While Abdullah was planning to fly to London, his key aide is understood to be in the forefront of opening channels with the BJP. Meanwhile, BJP sources in Srinagar said that the party was trying to get in touch with NC chief Farooq Abdullah, who was recuperating after a kidney transplant.

The BJP's parliamentary board has decided to depute a two-member team led by finance minister Arun Jaitley to hold talks with the party's newly elected MLAs in the state and supervise the election of their leader in the assembly. The parliamentary board, at its meeting attended by Prime Minister Narendra Modi, party president Amit Shah and other senior leaders, discussed the results in Jammu and Kashmir and Jharkhand.

A BJP leader indicated the party's intention to pull out all the stops to be in power in Srinagar saying that sitting in Opposition was not one of the "options" for a political party but a "compulsion".

Omar Abdullah's former political advisor Devinder Singh Rana is the brother of Jitendra Singh, minister of state in the Prime Minister's Office. Rana, who is the NC's provincial president in Jammu, was among the few party candidates to win in a BJP wave in the Hindu-dominated region. The BJP swept Jammu winning 25 seats and recording its best ever performance in the state. With NC's Kashmir-based leaders losing elections, Rana's clout has grown in geometric proportions next only to Omar Abdullah. In past, he had been under attack from Kashmir-based NC leaders for his closeness with the chief minister.

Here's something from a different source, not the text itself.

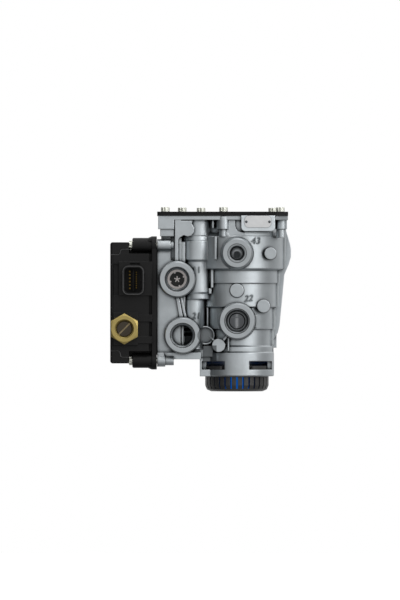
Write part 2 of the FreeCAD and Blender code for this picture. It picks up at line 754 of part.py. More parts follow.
node("guide_seal", ring(
    "guide_seal", "guide_bore - 1.98", "guide_bore - 0.02", "guide_shoulder - 3.9",
    "guide_shoulder - 1.6", RELAY_AXIS))
circlip = ring(
    "circlip_ring", "guide_bore - 3", "guide_bore + 1.5", "guide_shoulder - guide_height - 1.7",
    "guide_shoulder - guide_height", RELAY_AXIS)
circlip_gap = block(
    "circlip_gap", (-5, "relay_depth + 20", "guide_shoulder - guide_height - 3"),
    (5, "relay_depth + 40", "guide_shoulder - guide_height + 1"),
)
node("guide_circlip", cut("circlip", circlip, [circlip_gap]))

# Silencer: a slotted cap with hooks in the collar windows, and a ring of filter mesh inside it.
silencer_shell = turned(
    "silencer_shell",
    [
        (0, "silencer_bottom"),
        ("silencer_radius - 6", "silencer_bottom"),
        ("silencer_radius - 1.8", "silencer_bottom + 1.8"),
        ("silencer_radius", "silencer_bottom + 6"),
        ("silencer_radius", "collar_bottom"),
        ("guide_bore - 0.2", "collar_bottom"),
        ("guide_bore - 0.2", -66),
        ("guide_bore - 3.4", -66),
        ("guide_bore - 3.4", "silencer_bottom + 2.6"),
        (0, "silencer_bottom + 2.6"),
    ],
    RELAY_AXIS,
)
hooks = [
    block(f"hook_{i}", (x, "relay_depth - 32.5", -69.8), (x + 15, "relay_depth - 22", -66.4))
    for i, x in enumerate((-30, 15))
]
hook_core = rod("hook_core", "guide_bore - 3.4", 12, (0, "relay_depth", -74))
hook_limit = ring("hook_limit", "collar_radius - 0.8", 60, -80, -60, RELAY_AXIS)
hook_shape = cut("hook_shape", joined("hook_pair", hooks), [hook_core, hook_limit])
silencer_body = joined("silencer_body", [silencer_shell, hook_shape])
slits = []
for i in range(32):
    turn = FreeCAD.Rotation(FreeCAD.Vector(0, 0, 1), i * 11.25)
    corner = turn.multVec(FreeCAD.Vector(24, -0.85, 0))
    slit = doc.addObject("Part::Box", f"slit_{i}")
    slit.Length, slit.Width = 16, 1.7
    slit.Placement = FreeCAD.Placement(corner, turn)
    bind(slit, "Height", "collar_bottom - silencer_bottom - 3.5")
    bind(slit, "Placement.Base.y", f"relay_depth + {corner.y}")
    bind(slit, "Placement.Base.z", "silencer_bottom + 2.7")
    slits.append(slit)
node("silencer_cap", cut("silencer", silencer_body, slits))
node("silencer_element", ring(
    "silencer_element", "guide_bore - 7", "guide_bore - 3.45", "silencer_bottom + 2.6",
    "collar_bottom + 6", RELAY_AXIS))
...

The party, which is trying to cobble up the numbers to be in a position to stake claim on government formation, is banking on a PDP-Congress alliance falling short of the required strength in the 87-member House. The PDP has 28 seats and the Congress 12 and together the alliance falls short by four.

But, PDP sources say their alliance with Congress, which does not have a single Hindu MLA, was handicapped because of the Congress's non-performance in its traditonal Hindu strongholds. An alliance with Congress would mean isolating a powerful Hindu belt of Jammu, which would have its consequences.

Meanwhile, BJP sources said the party would get the support of six more MLAs -- two of People's Conference, one seat of People's Democratic Front led by Hakeem Yasin, two iindependents and BJP rebel Pawan Gupta -- which would take its strength to 31, crossing the tally of the PDP.

A BJP leader said the party's decision would be driven by "development, regional balance and stability" in the state.

Though the BJP has said that it was keeping "all options open", the party apparently is giving priority to a strategy in which it would not have to play second fiddle to the PDP. Besides, a chunk of the BJP's vote in Hindu-dominated Jammu region has come from the anti-PDP plank.

Any tie-up with the PDP, which is ideologically at loggerheads with the BJP. would be based on hard bargaining and compromising on core issues like Article 370 and AFSPA. An alliance with the NC also would have its flip side as the verdict in the state was against the party.

However, the BJP's reaching out to the NC, which was a constituent in the Vajpayee government, would weaken the PDP's bargaining power.